Enforcing Non-Compete Agreements Against California Employees – Part II

In Enforcing Non-Compete Agreements Against California Employees — Part I, I discussed how a Massachusetts company might be able to enforce a non-compete against a California employee by including a Massachusetts choice of law provision in an employment agreement.  In this post, I will discuss three scenarios under which an employer may be able to obtain an actual (or the functional equivalent) of a non-compete with respect to California residents/employees even if California law applies.

1.      Enforcing a Non-Compete Against the Seller of Goodwill or Equity

 Section 16601 of the California Business and Professional Code states:

Any person who sells the goodwill of a business, or any owner of a business entity selling or otherwise disposing of all of his or her ownership interest in the business entity, or any owner of a business entity that sells (a) all or substantially all of its operating assets together with the goodwill of the business entity, (b) all or substantially all of the operating assets of a division or a subsidiary of the business entity together with the goodwill of that division or subsidiary, or (c) all of the ownership interest of any subsidiary, may agree with the buyer to refrain from carrying on a similar business within a specified geographic area in which the business so sold, or that of the business entity, division, or subsidiary has been carried on, so long as the buyer, or any person deriving title to the goodwill or ownership interest from the buyer, carries on a like business therein.

Plainly, in light of this provision, a purchaser of the goodwill of, or equity in, a California business should not think that she necessarily has to risk being in competition with the seller.  A traditional non-compete might be both negotiable and enforceable in such circumstances.  Having said that, however, it is important to keep in mind that this exception to the general prohibition against the enforceability of non-competes only applies to the actual seller; it does not apply to any other employee of the business at issue.

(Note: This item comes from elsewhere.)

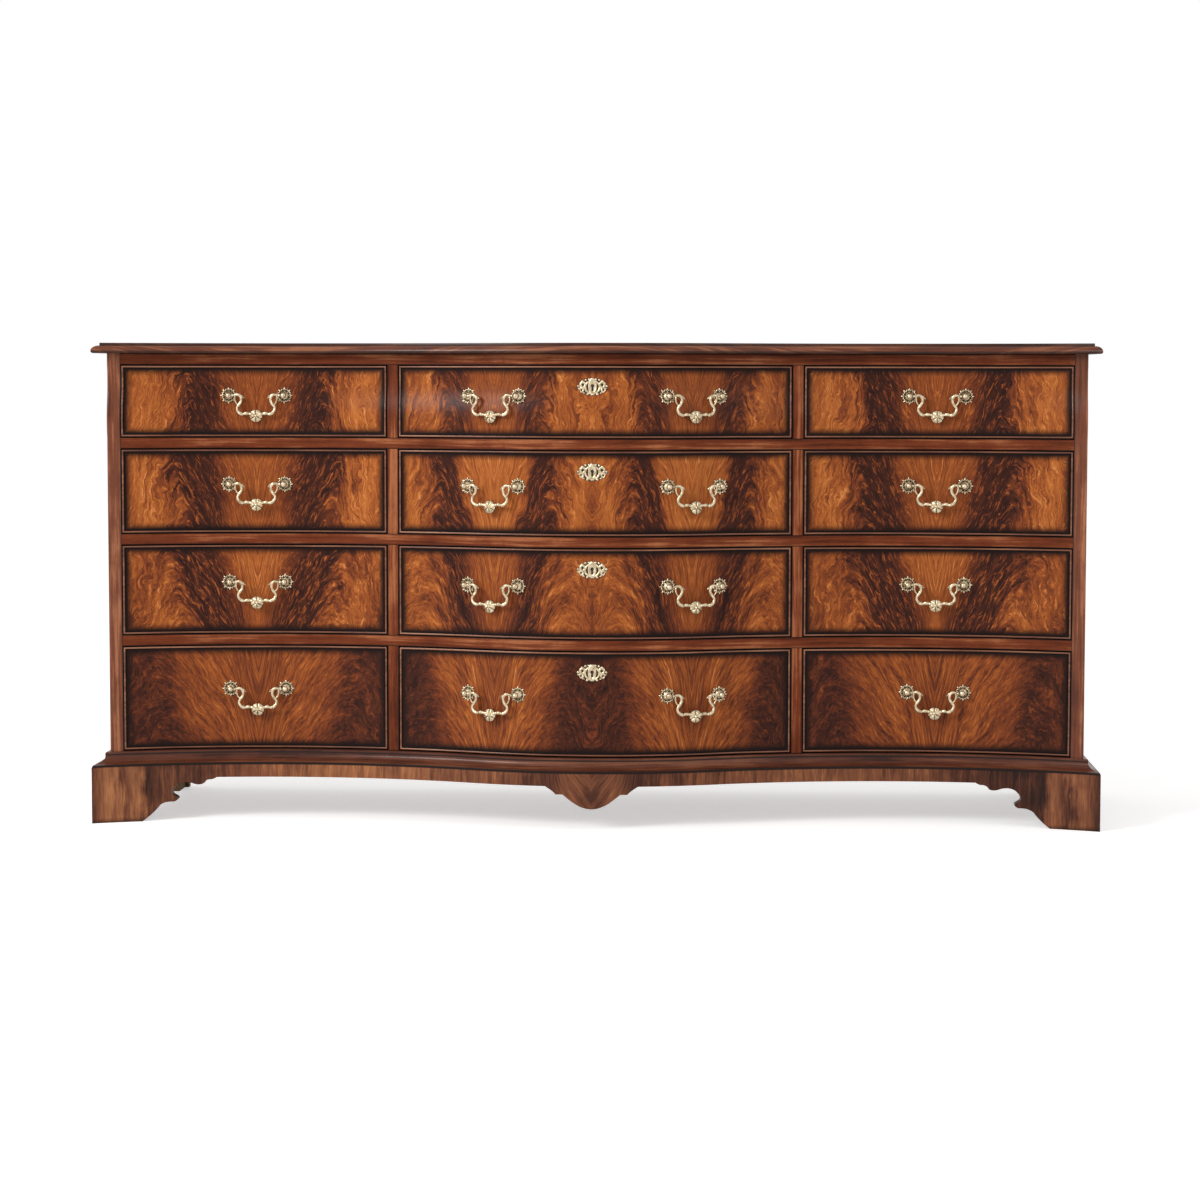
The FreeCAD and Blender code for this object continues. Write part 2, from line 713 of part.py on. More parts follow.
def post(board_here):
    # Shank through the board, collar on the rosette, neck, and a ball for the bail's pin
    tail = -(board_here + nut_thickness + shank_stub)
    collar_top = rosette_dome_height + post_collar_height
    neck_top = pivot_reach - math.sqrt(post_head_radius ** 2 - post_neck_radius ** 2)
    ball_top = pivot_reach + math.sqrt(post_head_radius ** 2 - post_neck_radius ** 2)
    return turned([
        line(at(0, tail), at(shank_radius, tail)),
        line(at(shank_radius, tail), at(shank_radius, rosette_dome_height)),
        line(at(shank_radius, rosette_dome_height), at(post_collar_radius, rosette_dome_height)),
        line(at(post_collar_radius, rosette_dome_height), at(post_collar_radius, collar_top)),
        line(at(post_collar_radius, collar_top), at(post_neck_radius, collar_top)),
        line(at(post_neck_radius, collar_top), at(post_neck_radius, neck_top)),
        arc(at(post_neck_radius, neck_top), at(post_head_radius, pivot_reach),
            at(post_neck_radius, ball_top)),
        line(at(post_neck_radius, ball_top), at(0, ball_top + post_tip_height)),
        line(at(0, ball_top + post_tip_height), at(0, tail)),
    ])


def rosette():
    # A thin scalloped and pierced plate with a dome in the middle
    dome_foot = at(rosette_dome_radius, rosette_waist_height)
    dome_top = at(post_collar_radius, rosette_dome_height)
    dome_middle = (dome_foot + dome_top) / 2 + at(rosette_rim, rosette_rim)
    rim_middle = (rosette_radius + rosette_dome_radius) / 2
    plate = turned([
        line(at(shank_radius, -rosette_skirt), at(rosette_radius, -rosette_skirt)),
        line(at(rosette_radius, -rosette_skirt), at(rosette_radius, rosette_rim)),
        arc(at(rosette_radius, rosette_rim), at(rim_middle, rosette_roll_height), dome_foot),
        arc(dome_foot, dome_middle, dome_top),
        line(dome_top, at(shank_radius, rosette_dome_height)),
        line(at(shank_radius, rosette_dome_height), at(shank_radius, -rosette_skirt)),
    ])
    depth = 2 * overrun
    cuts = []
    for lobe in range(rosette_lobes):
        step = 2 * math.pi / rosette_lobes
        notch_turn = (lobe + 1 / 2) * step
        notch = vector(math.sin(notch_turn), -overrun / rosette_radius, math.cos(notch_turn))
        cuts.append(Part.makeCylinder(rosette_notch_radius, depth, notch * rosette_radius, y_axis))
        hole_turn = lobe * step
        hole = vector(math.sin(hole_turn), -overrun / rosette_hole_place, math.cos(hole_turn))
        cuts.append(Part.makeCylinder(rosette_hole_radius, depth, hole * rosette_hole_place, y_axis))
    return plate.cut(cuts)


def nut(board_here):
    # A nut on the board's inner face
    corners = []
    for corner in range(nut_sides + 1):
        angle = 2 * math.pi * corner / nut_sides
        run, rise = nut_radius * math.cos(angle), nut_radius * math.sin(angle)
        corners.append(vector(run, board_here - rosette_skirt, rise))
    blank = Part.Face(Part.makePolygon(corners)).extrude(vector(0, nut_thickness + rosette_skirt))
    hole_depth = 2 * overrun + front_thickness
    return blank.cut(Part.makeCylinder(shank_radius, hole_depth, vector(0, 0), y_axis))


def pivot(x, out):
    return vector(x, front_y(x)) + outward(x) * out


def post_places(x, out):
    # The feet of a pull's two posts, moved until their hinge points are the spacing apart
    half = post_spacing / 2
    for _ in range(spacing_rounds):
        gap = (pivot(x + half, out) - pivot(x - half, out)).Length
        half *= post_spacing / gap
    return x - half, x + half


def pull_frame(row, x):
    # Height of a pull, the feet of its posts, and the place of its hinge line
    z = row_low[row] + row_heights[row - 1] * pull_height_share
    out = pivot_reach + face_offset(row, z)
    left, right = post_places(x, out)
    span = pivot(right, out) - pivot(left, out)
    middle = (pivot(right, out) + pivot(left, out)) / 2 + z_axis * z
    turned_by = FreeCAD.Rotation(z_axis, math.degrees(math.atan2(span.y, span.x)))
    return z, (left, right), FreeCAD.Placement(middle, turned_by)


def ogee_tilt(row, z):
    # Lean of the ogee at a height, from the radius of the arc there
    if row != 1:
        return 0.0
    height, sense = ogee_arc(z)[1:]
    return -sense * math.asin((z - height) / ogee_radius)


def fitted_parts(row, foot, z, out, board, blank):
    # Rosette, post and nut round the origin, with the seats cut to the board's two faces
    board_here = front_thickness + out
    near_board = moved(board, stance(foot, z, out).inverse())
    shaft = post(board_here)
    tilted = blank.copy()
    tilted.rotate(origin, x_axis, math.degrees(ogee_tilt(row, z)))
    return tilted.cut([near_board, shaft]), shaft, nut(board_here).cut(near_board)


def pull_fittings(row, x, board, blank, fitted):
    # Rosettes, posts and nuts of one pull, and the holes that its shanks need in the board.
    # The parts differ only with the face: plain or ogee, on the bow or in a hollow.
    z, feet, hinge = pull_frame(row, x)
    out = face_offset(row, z)
    half = post_spacing / 2
    bore_start = half - post_head_radius - overrun
    bore_length = half + pin_depth + pin_end_gap - bore_start
    pieces = []
    holes = []
    for side, foot in zip((-1, 1), feet):
        kind = (row == 1, abs(foot) > joint_x(0))
        if kind not in fitted:
            fitted[kind] = fitted_parts(row, foot, z, out, board, blank)
        plate, shaft, fastener = [moved(part, stance(foot, z, out)) for part in fitted[kind]]
        start = vector(side * bore_start, 0)
        bore = Part.makeCylinder(pin_radius + pin_play, bore_length, start, x_axis * side)
        pieces += [plate, shaft.cut(moved(bore, hinge)), fastener]
        hole_length = 2 * overrun + front_thickness
        hole = Part.makeCylinder(shank_radius + shank_play, hole_length, vector(0, -overrun), y_axis)
        holes.append(moved(hole, stance(foot, z, out)))
    return pieces, holes


def rounded_path(points, radius):
    # Straight runs between the points, with an arc tangent to both runs at each inner point
    edges = []
    last = points[0]
    for before, corner, after in zip(points, points[1:], points[2:]):
        inward = (before - corner).normalize()
        onward = (after - corner).normalize()
        half_angle = inward.getAngle(onward) / 2
        length = radius / math.tan(half_angle)
        bisector = (inward + onward).normalize()
        centre = corner + bisector * (radius / math.sin(half_angle))
        start = corner + inward * length
        end = corner + onward * length
        edges.append(line(last, start))
        edges.append(arc(start, centre - bisector * radius, end))
        last = end
    edges.append(line(last, points[-1]))
    return edges


def bail():
    # A swan-neck bail, with its hinge line on X: a bent rod, two pins and a flower in the middle
    half = post_spacing / 2
    shoulder = half - post_head_radius - bail_shoulder_gap
    right = [vector(shoulder, 0)]
    right += [vector(half * run, 0, -bail_drop * drop) for run, drop in bail_corner_shares]
    left = [vector(-point.x, 0, point.z) for point in reversed(right)]
    route = Part.Wire(rounded_path(right + [vector(0, 0, -bail_drop)] + left, bail_bend))
    section = Part.Wire(Part.makeCircle(bail_radius, right[0], x_axis))
    rod = route.makePipeShell([section], True, False)
    pins = []
    for side in (-1, 1):
        length = half + pin_depth - shoulder
        pins.append(Part.makeCylinder(pin_radius, length, vector(side * shoulder, 0), x_axis * side))
    face = bail_flower_thickness / 2
    rim = bail_flower_rim / 2
    corners = [
        at(0, -face), at(bail_flower_face_radius, -face), at(bail_flower_radius, -rim),
        at(bail_flower_radius, rim), at(bail_flower_face_radius, face), at(0, face), at(0, -face),
    ]
    flower = turned([line(start, end) for start, end in zip(corners, corners[1:])])
    flower.translate(vector(0, 0, -bail_drop))
    return rod.fuse(pins + [flower]).removeSplitter()


def keyhole(z, depth):
    round_part = Part.makeCylinder(keyhole_radius, depth, vector(0, far_front, z), y_axis)
    half = keyhole_slot / 2
    slot = block(-half, half, far_front, far_front + depth, z - keyhole_length, z)
    return round_part.fuse(slot).removeSplitter()


def lock_fittings(row):
    # Pierced escutcheon, lock case and bolt, and the keyhole that they need in the board
    high = row_high[row] - drawer_clearance
    z = high - lock_drop
    depth = back_y - far_front
    oval = Part.Ellipse(origin, escutcheon_oval_rise, escutcheon_oval_half).toShape()
    oval_face = Part.Face(Part.Wire(oval))
    oval_face.rotate(origin, y_axis, math.degrees(math.pi / 2))
    oval_face.rotate(origin, x_axis, math.degrees(math.pi / 2))
    oval_face.rotate(origin, z_axis, math.degrees(math.pi / 2))
    oval_face.translate(vector(0, far_front, z))
    plate = oval_face.extrude(vector(0, depth))
    discs = []
    for run, rise in escutcheon_disc_shares:
        place = vector(run * escutcheon_disc_radius, far_front, z + rise * escutcheon_disc_radius)
        discs.append(Part.makeCylinder(escutcheon_disc_radius, depth, place, y_axis))
    holes = [keyhole(z, depth)]
    for run, rise in escutcheon_pierced_shares:
        place = vector(run * escutcheon_disc_radius, far_front, z + rise * escutcheon_disc_radius)
        holes.append(Part.makeCylinder(escutcheon_hole_radius, depth, place, y_axis))
    reach = escutcheon_disc_radius * escutcheon_skin_share
    skin_front = face_edges(row, escutcheon_thickness, z - reach, z + reach)
    skin_back = face_edges(row, 0, z - reach, z + reach)
    skin_top = line(skin_front[-1].lastVertex().Point, skin_back[-1].lastVertex().Point)
    skin_low = line(skin_back[0].firstVertex().Point, skin_front[0].firstVertex().Point)
    skin_edges = skin_front + [skin_top] + list(reversed(skin_back)) + [skin_low]
    skin = along_front(skin_edges, -reach, reach, z - reach, z + reach)
    plate = plate.fuse(discs).removeSplitter().cut(holes).common(skin)
    rear = front_y(0, -front_thickness) + lock_thickness
    low = high - lock_height
    case = straight_backed(-lock_half_width, lock_half_width, -front_thickness, rear, low, high)
    bolt_rear = rear - (lock_thickness - bolt_thickness) / 2
    bolt_room = block(-bolt_half_width, bolt_half_width, bolt_rear - bolt_thickness, bolt_rear,
                      high - bolt_height, high)
    return [plate, case.cut(bolt_room), bolt_room], keyhole(z, front_y(0, -front_thickness) - far_front)


def write(name, pieces):
    shape = pieces[0] if len(pieces) == 1 else Part.makeCompound(pieces)
    shape.exportStep("parts/" + name + ".step")
    print(name, len(shape.Solids), round(shape.Volume))


def write_drawer(row, column, blank, fitted, hanging):
    name = "row%d_%s" % (row, column)
    board = drawer_board(row, column)
    fittings = []
    holes = []
    for place, x in pull_places[column].items():
        pieces, pull_holes = pull_fittings(row, x, board, blank, fitted)
        fittings += pieces
        holes += pull_holes
        write(name + "_bail" + place, [moved(hanging, pull_frame(row, x)[2])])
    if column == "centre":
        pieces, hole = lock_fittings(row)
        fittings += pieces
        holes.append(hole)
    write(name + "_front", [board.cut(holes)] + drawer_beads(row, column))
    write(name + "_box", drawer_box(row, column))
    write(name + "_fittings", fittings)


write("top_panel", top_panel())
write("side_panels", side_panels())
write("back_panel", back_panel())
write("face_frame", face_frame())
write("partitions_and_runners", partitions_and_runners())
write("bottom_board", bottom_board())
write("base_moulding", base_moulding())
write("bracket_feet", bracket_feet())
rosette_blank = rosette()
hanging_bail = bail()
fitted_kinds = {}
for row in (1, 2, 3, 4):
    for column in columns:
        write_drawer(row, column, rosette_blank, fitted_kinds, hanging_bail)
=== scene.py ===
import json
import math
import bmesh
import bpy
import numpy as np
from mathutils import Matrix, Vector

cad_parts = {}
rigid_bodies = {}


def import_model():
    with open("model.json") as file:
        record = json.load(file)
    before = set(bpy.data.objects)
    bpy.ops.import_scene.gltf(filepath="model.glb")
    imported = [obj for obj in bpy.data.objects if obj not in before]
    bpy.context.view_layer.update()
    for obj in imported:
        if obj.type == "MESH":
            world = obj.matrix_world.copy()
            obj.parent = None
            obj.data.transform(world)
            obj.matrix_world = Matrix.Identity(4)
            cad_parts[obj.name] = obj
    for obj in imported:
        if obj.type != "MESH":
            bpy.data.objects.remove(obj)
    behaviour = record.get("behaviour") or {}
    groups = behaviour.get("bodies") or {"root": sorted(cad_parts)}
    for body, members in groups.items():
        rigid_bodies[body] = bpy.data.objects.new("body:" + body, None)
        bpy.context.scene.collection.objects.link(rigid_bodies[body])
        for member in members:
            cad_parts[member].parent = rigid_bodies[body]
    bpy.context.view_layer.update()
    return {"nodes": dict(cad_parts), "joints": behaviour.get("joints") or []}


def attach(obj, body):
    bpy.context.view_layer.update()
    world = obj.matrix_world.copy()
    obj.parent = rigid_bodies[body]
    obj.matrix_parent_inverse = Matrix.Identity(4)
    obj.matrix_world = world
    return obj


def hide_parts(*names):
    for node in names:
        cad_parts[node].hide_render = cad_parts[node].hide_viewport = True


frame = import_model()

# The line of the front in plan, in metres: a bow in the middle between two hollows
line = {
    "hollowPlace": 0.570, "hollowY": -0.1445, "centreBow": 0.109, "endBow": 0.063,
    "halfCase": 0.913, "backY": 0.2805,
}
endRun = line["halfCase"] - line["hollowPlace"]
hollowRadius = (endRun ** 2 + line["endBow"] ** 2) / (2 * line["endBow"])
turn = 2 * math.atan(line["centreBow"] / line["hollowPlace"])
bowRadius = line["hollowPlace"] / math.sin(turn) - hollowRadius
bowCentreY = line["hollowY"] - line["centreBow"] + bowRadius
hollowCentreY = line["hollowY"] - hollowRadius

# Heights of the drawer rows, top row first, and the columns' openings
rows = {1: (0.72325, 0.85925), 2: (0.5425, 0.702), 3: (0.35125, 0.52125), 4: (0.1325, 0.330)}
columns = {"left": (-0.8885, -0.391), "centre": (-0.3695, 0.3695), "right": (0.391, 0.8885)}
caseTop = 0.8805
plinthHeight = 0.106
frameThickness = 0.020
sharpAngle = 35
ogeeShape = {"setback": 0.004, "swell": 0.0033}


def frontLine(x, offset=0.0):
    # y of the front at x: the bow's circle inside the joint, a hollow's circle outside it, both moved out by offset
    side = np.abs(x)
    joint = (bowRadius + offset) * math.sin(turn)
    bow = bowCentreY - np.sqrt((bowRadius + offset) ** 2 - np.minimum(side, joint) ** 2)
    run = np.maximum(side, joint) - line["hollowPlace"]
    hollow = hollowCentreY + np.sqrt((hollowRadius - offset) ** 2 - run ** 2)
    return np.where(side <= joint, bow, hollow)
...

2.      Using Post-Employment Forfeiture of Compensation to Obtain a Non-Compete

An option that may be effective in some situations is to have an employment agreement that calls for the employee to forfeit a benefit if she were to compete against the company post-employment.  While one of the most common ways to structure such an arrangement is through an employment agreement that calls for an employee to forfeit her right to unvested stock options if she competes with the company post-employment, giving up equity (or potential equity) is not the only type of  “forfeiture-for-competition” agreement that will be enforceable.  A February, 2012 blog post by Irving M. Geslewitz provides other examples and has a nice discussion of how to structure such agreements.

3.      Enforcing a Non-Compete Where Trade Secrets are at Issue  

While not technically an exception to California’s bar on non-competes, the Court of Appeals of California has made it clear that an employer can prevent a former employee from competing – even absent an agreement – if that competition hinges on the use of the former employer’s confidential information or trade secrets.  In The Retirement Group v. Galante the Court held that “a former employee may be barred from soliciting existing customers to redirect their business away from the former employer and to the employee’s new business if the employee is utilizing trade secret information to solicit those customers.”  Thus, while there surely is a high threshold to prove that information is legally confidential or a true trade secret, protecting such information by obtaining a de facto non-compete is viable. 

In sum, even if California law applies there still may be ways that in-house counsel can protect their businesses from the competition of former employees.